The Surrey, Vancouver native was diagnosed with breast cancer at age 51. (The specifics of Spier’s breast cancer journey were not revealed.) The diagnosis prompted Spier to research genetic testing—she was concerned about the possibility of passing gene mutations on to her daughter.Read More
Spier ended up receiving a DNA test for her 62nd birthday. Her results revealed that she did not have the BRCA mutation, but they also revealed something shocking about her family tree. Spier had multiple siblings and half-siblings that she had never known about. (Important note: Commercially available genetic tests, such as 23andMe, are not medical grade and should not be used for cancer-related genetic testing.)
Spier tracked down several of her blood relatives and started piecing together a puzzle that led her to a bizarre revelation.
Dr. Rebecca Arend of UAB Medicine breaks down how the BRCA gene mutations work on a cellular level.
One of Pier’s biological siblings remembered that his mother was pregnant almost every year from 1949 to 1957. He also remembered an older sibling telling him that their mother’s children were sold to other families for $10,000 a baby. “I was young,” he said, “And I didn’t understand why she would keep on having babies.”

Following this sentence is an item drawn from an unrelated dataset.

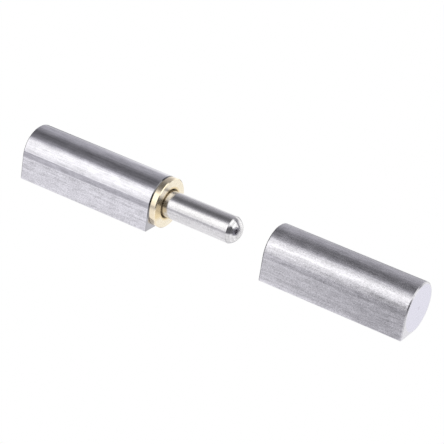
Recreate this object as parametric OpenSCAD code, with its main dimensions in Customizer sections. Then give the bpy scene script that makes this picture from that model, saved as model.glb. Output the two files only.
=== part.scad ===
// Weld-on lift-off hinge: two drawn-profile leaves on one domed pin, with a thrust washer between them.
// +X runs along the pin from the pin leaf to the socket leaf, and both leaves lie on a weld flat.

/* [Leaves] */
// Diameter of the round side of both leaves
body_d = 13; // [11:0.5:24]
// Length of each leaf
leaf_len = 39; // [30:0.5:80]
// Flat worn on the square corner of the profile
corner_break = 0.3; // [0.1:0.05:1]
// Angle at the axis of the narrow flat where each flank runs into the round
facet_angle = 13; // [4:1:30]
// Edge break on the outer end of each leaf
end_break = 0.3; // [0.2:0.05:1.5]
// Edge break where each leaf meets the washer
seat_break = 0.3; // [0.1:0.05:0.6]

/* [Pin] */
// Pin diameter
pin_d = 7; // [5:0.5:9]
// Pin length held in its leaf
pin_in = 18.3; // [12:0.1:34]
// Pin length standing out of its leaf, to the tip of the nose
pin_out = 22.7; // [16:0.1:23.5]
// Depth of the domed nose
nose_h = 2.3; // [1:0.1:3.4]
// Edge break on the hidden end of the pin
pin_break = 0.5; // [0.2:0.1:1]

/* [Washer] */
// Washer thickness
washer_t = 1.8; // [1:0.1:4]
// Washer outside diameter
washer_d = 13; // [11:0.5:24]
// Radial clearance of the washer on the pin
washer_gap = 0.08; // [0.02:0.01:0.1]
// Edge break on the washer's rim
washer_break = 0.2; // [0.05:0.05:0.4]
// Edge break on the washer's bore
bore_break = 0.3; // [0.05:0.05:0.4]

/* [Socket] */
// Radial clearance of the socket on the pin
socket_gap = 0.05; // [0.02:0.01:0.1]
// Depth of the straight wall of the socket
socket_depth = 22; // [21:0.5:34]
// Countersink at the socket's mouth
mouth_break = 0.6; // [0.2:0.1:1.2]
// Half angle of the drill point at the bottom of each hole
drill_half_angle = 59; // [45:1:70]

/* [Pose] */
// Free space between the washer and the socket leaf with the hinge taken apart
rest_gap = 30.9; // [0:0.1:60]

/* [Hidden] */
$fn = 96;
r = body_d / 2;
pin_r = pin_d / 2;
// the pin leaf's seat face
x_seat = -(washer_t + rest_gap) / 2;
// the socket leaf's mouth face
x_mouth = x_seat + washer_t + rest_gap;
socket_r = pin_r + socket_gap;
washer_bore_r = pin_r + washer_gap;
// radius of the ball that cuts the nose, so that it meets the pin at its full diameter
nose_r = (pin_r * pin_r + nose_h * nose_h) / (2 * nose_h);
nose_c = pin_out - nose_r;

// A solid of revolution about +X from a profile drawn as [radius, x]
module turned(points) {
    rotate([0, 90, 0])
        rotate_extrude()
            polygon(points);
}

// Profile of a leaf along its length, with an edge break at each end
function leaf_side(len, low, high) = [
    [0, 0],
    [r - low, 0],
    [r, low],
    [r, len - high],
    [r - high, len],
    [0, len]
];

// The round three quarters of a leaf, from x = 0 to its length
module leaf_round(len, low, high) {
    rotate([0, 90, 0])
        rotate_extrude(angle = 270)
            polygon(leaf_side(len, low, high));
}

// The square corner of a leaf, broken at both ends and along its long edge
module leaf_corner(len, low, high) {
    intersection() {
        // seen along Y: the bottom flat and its end breaks
        rotate([90, 0, 0])
            linear_extrude(height = r)
                polygon([
                    [low, -r],
                    [len - high, -r],
                    [len, high - r],
                    [len, 0],
                    [0, 0],
                    [0, low - r]
                ]);
        // seen along Z: the front flat and its end breaks
        translate([0, 0, -r])
            linear_extrude(height = r)
                polygon([
                    [low, -r],
                    [len - high, -r],
                    [len, high - r],
                    [len, 0],
                    [0, 0],
                    [0, low - r]
                ]);
        // seen along X: the broken corner
        rotate([90, 0, 90])
            linear_extrude(height = len)
                polygon([
                    [corner_break - r, -r],
                    [0, -r],
                    [0, 0],
                    [-r, 0],
                    [-r, corner_break - r]
                ]);
    }
}

// What the narrow flat takes off the round just above the front flank
module facet_cut(len) {
    rotate([90, 0, 90])
        linear_extrude(height = len)
            polygon([
                [-r, 0],
                [-r - 1, 0],
                [-r - 1, r * sin(facet_angle)],
                [-r * cos(facet_angle), r * sin(facet_angle)]
            ]);
}

module leaf_blank(len, low, high) {
    difference() {
        union() {
            leaf_round(len, low, high);
            leaf_corner(len, low, high);
        }
        facet_cut(len);
        // the same beside the bottom flank
        mirror([0, 1, -1])
            facet_cut(len);
    }
}

// A drilled blind hole along +X: straight wall, then the drill point
module blind_hole(hole_r, depth) {
    turned([
        [0, -1],
        [hole_r, -1],
        [hole_r, depth],
        [0, depth + hole_r / tan(drill_half_angle)]
    ]);
}

module male_leaf() {
    color([0.72, 0.72, 0.74])
        translate([x_seat, 0, 0])
            difference() {
                translate([-leaf_len, 0, 0])
                    leaf_blank(leaf_len, end_break, seat_break);
                mirror([1, 0, 0])
                    blind_hole(pin_r, pin_in);
            }
}

module pin() {
    color([0.78, 0.78, 0.8])
        translate([x_seat, 0, 0])
            rotate([0, 90, 0])
                rotate_extrude()
                    union() {
                        polygon([
                            [0, -pin_in],
                            [pin_r - pin_break, -pin_in],
                            [pin_r, pin_break - pin_in],
                            [pin_r, pin_out - nose_h],
                            [0, pin_out - nose_h]
                        ]);
                        // the nose is the end of a ball, so a crease shows where it meets the shaft
                        intersection() {
                            translate([0, nose_c])
                                circle(r = nose_r);
                            translate([0, pin_out - nose_h])
                                square([pin_d, 2 * nose_h]);
                        }
                    }
}

module washer() {
    color([0.85, 0.75, 0.45])
        translate([x_seat, 0, 0])
            turned([
                [washer_bore_r + bore_break, 0],
                [washer_d / 2 - washer_break, 0],
                [washer_d / 2, washer_break],
                [washer_d / 2, washer_t - washer_break],
                [washer_d / 2 - washer_break, washer_t],
                [washer_bore_r + bore_break, washer_t],
                [washer_bore_r, washer_t - bore_break],
                [washer_bore_r, bore_break]
            ]);
}

module female_leaf() {
    color([0.68, 0.68, 0.7])
        translate([x_mouth, 0, 0])
            difference() {
                leaf_blank(leaf_len, seat_break, end_break);
                blind_hole(socket_r, socket_depth);
                turned([
                    [0, -1],
                    [socket_r + mouth_break + 1, -1],
                    [socket_r, mouth_break],
                    [0, mouth_break]
                ]);
            }
}

male_leaf();
pin();
washer();
female_leaf();
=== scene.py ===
import math
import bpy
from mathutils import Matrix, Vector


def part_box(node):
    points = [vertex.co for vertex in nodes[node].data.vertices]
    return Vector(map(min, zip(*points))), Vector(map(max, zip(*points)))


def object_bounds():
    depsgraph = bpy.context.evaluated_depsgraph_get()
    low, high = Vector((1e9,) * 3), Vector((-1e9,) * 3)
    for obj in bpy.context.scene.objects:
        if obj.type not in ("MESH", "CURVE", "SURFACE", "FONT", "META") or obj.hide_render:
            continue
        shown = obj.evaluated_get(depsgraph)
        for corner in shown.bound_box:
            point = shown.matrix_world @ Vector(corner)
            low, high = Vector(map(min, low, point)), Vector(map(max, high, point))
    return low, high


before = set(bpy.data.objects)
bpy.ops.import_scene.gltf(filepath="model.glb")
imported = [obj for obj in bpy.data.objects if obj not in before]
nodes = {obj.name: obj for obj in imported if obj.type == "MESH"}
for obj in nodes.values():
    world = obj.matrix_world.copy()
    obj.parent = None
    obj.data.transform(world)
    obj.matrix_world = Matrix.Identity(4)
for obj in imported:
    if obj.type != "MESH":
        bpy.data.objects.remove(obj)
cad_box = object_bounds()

from types import SimpleNamespace

import bpy
from mathutils import Matrix, Vector

MM = 0.001

# Sizes of the hinge in mm, where a material changes from one surface to the next
BODY_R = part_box("washer")[1].z / MM  # the washer is as wide as the round of the leaves
PIN_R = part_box("pin")[1].z / MM
NOSE_DEPTH = 2.3
EDGE_BREAK = 0.3


# ---------------------------------------------------------------- camera
CAMERA_PLACE = (196.78, -365.59, 212.86)  # mm
CAMERA_RIGHT = (0.8367, 0.5296, 0.1397)
CAMERA_BACK = (0.4208, -0.7848, 0.4550)
CAMERA_LENS = 155.25  # mm
SENSOR_WIDTH = 36.0  # mm


def make_camera():
    """Long lens, a little above the hinge and in front of it, rolled so the pair runs down to the right."""
    data = bpy.data.cameras.new("camera")
    data.sensor_width = SENSOR_WIDTH
    data.lens = CAMERA_LENS
    data.clip_start, data.clip_end = 0.01, 10.0
    cam = bpy.data.objects.new("camera", data)
    bpy.context.scene.collection.objects.link(cam)
    right = Vector(CAMERA_RIGHT).normalized()
    back = Vector(CAMERA_BACK)
    back = (back - right * back.dot(right)).normalized()
    up = back.cross(right)
    turn = Matrix((right, up, back)).transposed().to_4x4()
    cam.matrix_world = Matrix.Translation(Vector(CAMERA_PLACE) * MM) @ turn
    bpy.context.scene.camera = cam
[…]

Spier’s investigation into her family tree led her to connect with many more siblings and half-siblings. She still has a lot of questions, but she feels lucky that she was able to learn more about her background and meet her blood relatives. “It didn’t really hurt me by meeting them. If anything, it enhanced me,” she said.

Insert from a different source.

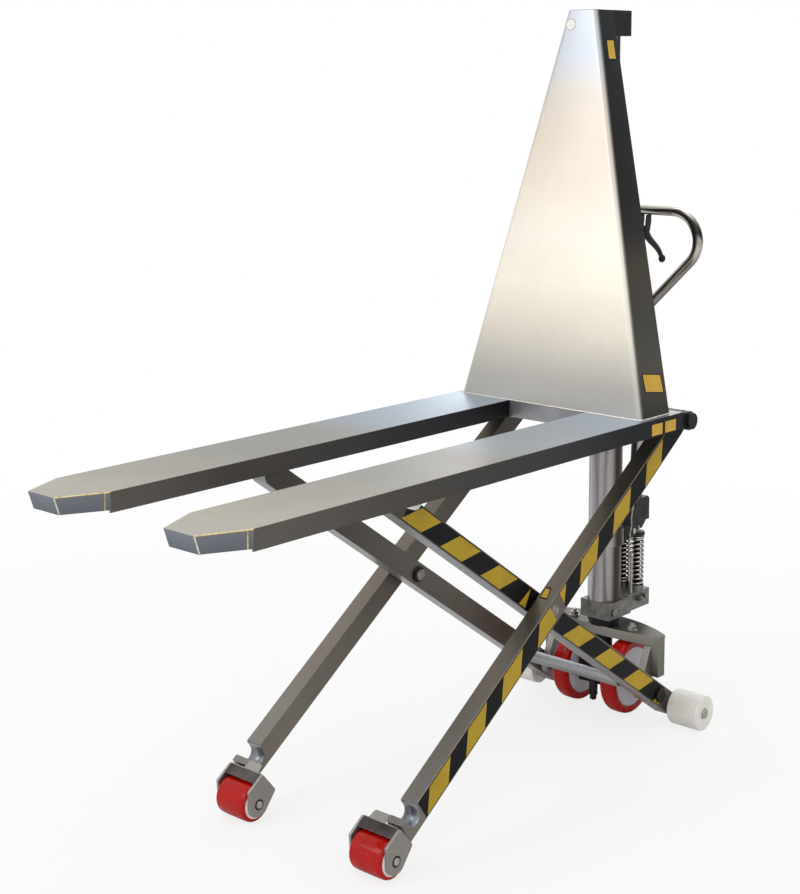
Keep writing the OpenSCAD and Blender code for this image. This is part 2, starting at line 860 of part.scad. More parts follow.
// Forks: channels open below, with tapered noses. Behind the mast's front plate the top is
// a shallow step lower, and the mast stands on that step.
module fork() {
  translate([fork_in, nose_y, fork_under]) cube([fork_w, -nose_y, plate_t]);
  translate([fork_in, nose_y, fork_under]) cube([fork_w, fork_rear - nose_y, plate_t - foot_step]);
  translate([fork_in, nose_y, fork_low]) cube([plate_t, -nose_y, fork_h - 1]);
  across(fork_out - plate_t, fork_out) polygon([
    [nose_y, fork_low], [wall_rear, fork_low], [fork_rear, fork_top - 1], [nose_y, fork_top - 1]]);
}

module nose_shell(inset, top) {
  hull() {
    translate([0, 0, top - 1]) linear_extrude(1) polygon([
      [fork_in + inset, nose_y], [fork_out - inset, nose_y],
      [fork_out - nose_in - inset, inset - fork_len], [fork_in + nose_in + inset, inset - fork_len]]);
    translate([0, 0, fork_top - nose_h]) linear_extrude(1) polygon([
      [fork_in + inset, nose_y], [fork_out - inset, nose_y],
      [fork_out - nose_in - inset, inset + nose_slope - fork_len],
      [fork_in + nose_in + inset, inset + nose_slope - fork_len]]);
  }
}

module fork_noses() {
  color(steel) both_sides() difference() {
    nose_shell(0, fork_top);
    translate([0, 0.5, -1]) nose_shell(plate_t, fork_under + 1);
    translate([fork_in + plate_t, nose_y - 10, fork_top - nose_h - 1])
      cube([fork_w - 2 * plate_t, 20, nose_h - plate_t + 1]);
  }
}

module cross_member() {
  color(steel) difference() {
    translate([-fork_in, 0, fork_low]) cube([2 * fork_in, cross_d, fork_h - foot_step]);
    translate([-fork_in - 1, plate_t, fork_low + plate_t])
      cube([2 * fork_in + 2, cross_d - 2 * plate_t, fork_h - 2 * plate_t]);
  }
}

// Upper ears: a thick plate under each fork's rear corner with the upper pivot's pin and head
module upper_ears() {
  color(steel) both_sides() {
    across(ear_x, ear_x + ear_t) {
      translate([pivot_y, pivot_top]) circle(r = end_r);
      polygon([[pivot_y - 90, fork_under], [pivot_y - 90, fork_low + 8], [pivot_y, pivot_top - end_r],
        [pivot_y + 8, pivot_top + end_r - 4], [fork_rear, fork_under]]);
    }
    rod_x(outer_x + 2, ear_x + 1, pivot_y, pivot_top, pin_d);
    rod_x(ear_x + ear_t - 1, ear_x + ear_t + head_t, pivot_y, pivot_top, head_d);
  }
}

// Mast: a leaning front plate between two side plates that run straight back
module mast_width(inset) {
  rotate([90, 0, 0]) translate([0, 0, -400]) linear_extrude(500) polygon([
    [-mast_foot + inset, mast_low - inset], [mast_foot - inset, mast_low - inset],
    [mast_head - inset, mast_top + inset], [-mast_head + inset, mast_top + inset]]);
}

module mast_cover() {
  color(steel) difference() {
    intersection() {
      mast_width(0);
      across(-mast_foot, mast_foot) polygon([
        [0, mast_low], [mast_lean, mast_top],
        [mast_depth + rear_lean, mast_top], [mast_depth, mast_low]]);
    }
    intersection() {
      mast_width(plate_t);
      across(-mast_foot, mast_foot) polygon([
        [plate_t, mast_low - 5], [mast_lean + plate_t, mast_top + 5],
        [mast_depth + rear_lean + 20, mast_top + 5], [mast_depth + 20, mast_low - 5]]);
    }
  }
}

// The cap fits between the side plates and sits on the lift rod
module mast_cap() {
  color(steel) difference() {
    union() {
      y = mast_depth + rear_lean + 2;
      translate([-cap_x, y, cap_low]) cube([2 * cap_x, cap_rear - y, cap_h]);
      x = mast_head - plate_t - 1;
      translate([-x, mast_lean + plate_t + 2, cap_low]) cube([2 * x, y - mast_lean - plate_t - 1, cap_h]);
    }
    translate([0, steer_y, cap_low - 1]) cylinder(h = cap_h - 8, d = rod_d - 14 + 2 * run);
  }
}

module lift_rod() {
  color(pale_grey) translate([0, steer_y, 0]) {
    translate([0, 0, rod_low]) cylinder(h = cap_low - rod_low, d = rod_d);
    translate([0, 0, rod_low]) cylinder(h = piston_h, d = bore_d - 2 * run);
    translate([0, 0, cap_low - 1]) cylinder(h = cap_h - 10, d = rod_d - 14);
  }
}

placed() bridge();
placed() foot_plates();
placed() lower_pins();
placed() bridge_bolts();
placed() lower_race();
placed() upper_race();
placed() wheel_carrier();
placed() wheel_axle();
placed() axle_caps();
placed() carrier_stay();
placed() wheel_at(wheel_x + wheel_w / 2, steer_y, wheel_d / 2) wheel_hub();  // wheel_hub_left
placed() wheel_at(wheel_x + wheel_w / 2, steer_y, wheel_d / 2) wheel_tread();  // wheel_tread_left
placed() wheel_at(-wheel_x - wheel_w / 2, steer_y, wheel_d / 2) wheel_hub();  // wheel_hub_right
placed() wheel_at(-wheel_x - wheel_w / 2, steer_y, wheel_d / 2) wheel_tread();  // wheel_tread_right
placed() pump_block();
placed() pump_fittings();
placed() cylinder_tube();
placed() gland();
placed() release_rod();
placed() plungers();
placed() spring_cap();
placed() spring(1);  // spring_left
placed() spring(-1);  // spring_right
placed() tiller_bracket();
placed() tiller_pin();
placed() tiller_base();
placed() presser_roller();
placed() tiller_shaft();
placed() tiller_loop();
placed() lever_bracket();
placed() lever();
placed() inner_arm(true);  // inner_arm_left
placed() inner_arm(false);  // inner_arm_right
placed() cross_tube();
placed() center_pins();
placed() stab_axles();
placed() stab_roller(true);  // stab_roller_left
placed() stab_roller(false);  // stab_roller_right
placed() stab_bush(true);  // stab_bush_left
placed() stab_bush(false);  // stab_bush_right
placed() top_pins();
placed() top_roller(true);  // top_roller_left
placed() top_roller(false);  // top_roller_right
placed() outer_arm(true);  // outer_arm_left
placed() outer_arm(false);  // outer_arm_right
placed() yoke(true);  // yoke_left
placed() yoke(false);  // yoke_right
placed() load_pins();
placed() wheel_at(load_x, load_y, load_d / 2) load_tread();  // load_tread_left
placed() wheel_at(load_x, load_y, load_d / 2) load_hub();  // load_hub_left
placed() wheel_at(-load_x, load_y, load_d / 2) load_tread();  // load_tread_right
placed() wheel_at(-load_x, load_y, load_d / 2) load_hub();  // load_hub_right
placed() color(steel) fork();  // fork_left
placed() color(steel) mirror([1, 0, 0]) fork();  // fork_right
placed() fork_noses();
placed() cross_member();
placed() upper_ears();
placed() mast_cover();
placed() mast_cap();
placed() lift_rod();
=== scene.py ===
import json
import math
import bmesh
import bpy
import numpy as np
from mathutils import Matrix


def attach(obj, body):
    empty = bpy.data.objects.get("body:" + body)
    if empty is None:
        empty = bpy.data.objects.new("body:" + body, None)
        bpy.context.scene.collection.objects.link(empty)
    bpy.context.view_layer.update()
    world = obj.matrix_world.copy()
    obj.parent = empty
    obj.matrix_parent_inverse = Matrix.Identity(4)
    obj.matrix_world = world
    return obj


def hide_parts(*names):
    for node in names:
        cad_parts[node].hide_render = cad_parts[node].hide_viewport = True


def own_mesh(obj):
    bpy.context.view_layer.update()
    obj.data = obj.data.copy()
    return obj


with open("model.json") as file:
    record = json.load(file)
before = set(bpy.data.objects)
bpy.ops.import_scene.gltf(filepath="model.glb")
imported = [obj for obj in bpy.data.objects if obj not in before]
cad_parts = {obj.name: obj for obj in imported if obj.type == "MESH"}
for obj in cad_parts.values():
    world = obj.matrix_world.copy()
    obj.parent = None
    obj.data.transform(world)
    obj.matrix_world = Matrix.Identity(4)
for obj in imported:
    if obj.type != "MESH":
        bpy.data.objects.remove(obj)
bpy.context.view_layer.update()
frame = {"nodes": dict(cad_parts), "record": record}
nodes = frame["nodes"]
scene = bpy.context.scene
scene.view_settings.view_transform = "Standard"
bodyOf = {node: body for body, members in frame["record"]["behaviour"]["bodies"].items() for node in members}
sides = {"left": 1, "right": -1}
print("frame loaded:", len(nodes), "nodes")

# The truck's own sizes, in millimetres from the foot of the mast's front plate, as in the CAD source
truck = {
    "shift": 397, "pivotY": 200, "pivotLow": 79, "pivotHigh": 747, "armHalf": 585.6,
    "steerY": 238,
}
lift = math.asin((truck["pivotHigh"] - truck["pivotLow"]) / (2 * truck["armHalf"]))
crossing = np.array([truck["pivotY"] - truck["armHalf"] * math.cos(lift),
                     truck["pivotLow"] + truck["armHalf"] * math.sin(lift)])


def place(points):  # millimetres from the mast's foot become metres in the shared frame
    return (np.asarray(points, float) + [0, truck["shift"], 0]) / 1000


def onArm(arm, along, above, x):  # a point from its distance along an arm's axis and above it
    way = -1 if arm == "outer" else 1
    along, above, x = (np.asarray(value, float) for value in np.broadcast_arrays(along, above, x))
    y = crossing[0] - along * math.cos(lift) + way * above * math.sin(lift)
    z = crossing[1] + way * along * math.sin(lift) + above * math.cos(lift)
    return np.stack([x, y, z], -1)


# Shapes: each is a grid or a profile worked out as whole arrays
corner = {"sharp": 35, "flat": 0.8, "merge": 1e-5}  # degrees between faces that make an edge or none; metres


def unit(v):  # each vector divided by its own length
    return v / np.linalg.norm(v, axis=-1, keepdims=True)


def rounded(corners, radius, steps=8):
    # every corner of a closed outline gives way to an arc that touches both of its edges
    corners = np.asarray(corners, float)
    radius = np.broadcast_to(np.asarray(radius, float), len(corners))[:, None]
    back = unit(np.roll(corners, 1, 0) - corners)
    onward = unit(np.roll(corners, -1, 0) - corners)
    half = np.arccos(np.clip((back * onward).sum(-1, keepdims=True), -1, 1)) / 2
    middle = corners + unit(back + onward) * radius / np.sin(half)
    first = corners + back * radius / np.tan(half) - middle
    last = corners + onward * radius / np.tan(half) - middle
    turn = (np.pi - 2 * half)[:, None]
    part = np.linspace(0, 1, steps + 1)[None, :, None]
    arc = (np.sin((1 - part) * turn) * first[:, None] + np.sin(part * turn) * last[:, None]) / np.sin(turn)
    return (middle[:, None] + arc).reshape(-1, corners.shape[1])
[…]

Genetic Testing: What is the BRCA Mutation?
Genetic testing is sometimes focused on two possible mutations in the BRCA gene: BRCA1 and BRCA2. These genetic mutations have been linked to an increased risk of multiple types of cancer, but they are best known for increasing the risk of breast and ovarian cancer in women. It is estimated that about 72% of women who inherit a BRCA1 mutation and about 69% of women who inherit a BRCA2 mutation will develop breast cancer by the age of 80. Roughly 44% of women who inherit a harmful BRCA1 mutation and about 17% of women who inherit a harmful BRCA2 mutation will develop ovarian cancer by the age of 80.
If you have been diagnosed with a BRCA mutation, there are still steps you can take to lower your risk of developing a cancer.
It is important to note that the gene mutations aren’t exclusive to women. They can increase the risk of prostate cancer and breast cancer in men, and breast and pancreatic cancer and stomach cancer in both men and women.
Why Does a BRCA Mutation Increase Cancer Risk?
In a previous interview, Dr. Rebecca Arend, associate scientist at the University of Alabama, Birmingham, explained how these mutations affect risk: “What a BRCA mutation is, is a defect in your ability to repair a double-strand break (in your DNA).” This means that cells have a tougher time repairing their DNA. When cells repair their DNA the wrong way, is when cancer, such as breast and pancreatic cancer, is more likely to develop.
Who Can Have a BRCA Mutation?
The BRCA mutations (which are passed on from a father or a mother), can cause a variety of cancers. If one of your first degree relatives carries a BRCA gene mutation, there is a 50-50 chance you’re carrying it, too. And because BRCA mutations aren’t tied to the X or Y sex chromosome, that blood relative does not need to be a woman. You’re just as likely to inherit the risks of cancers associated with BRCA from your father as you are from your mother.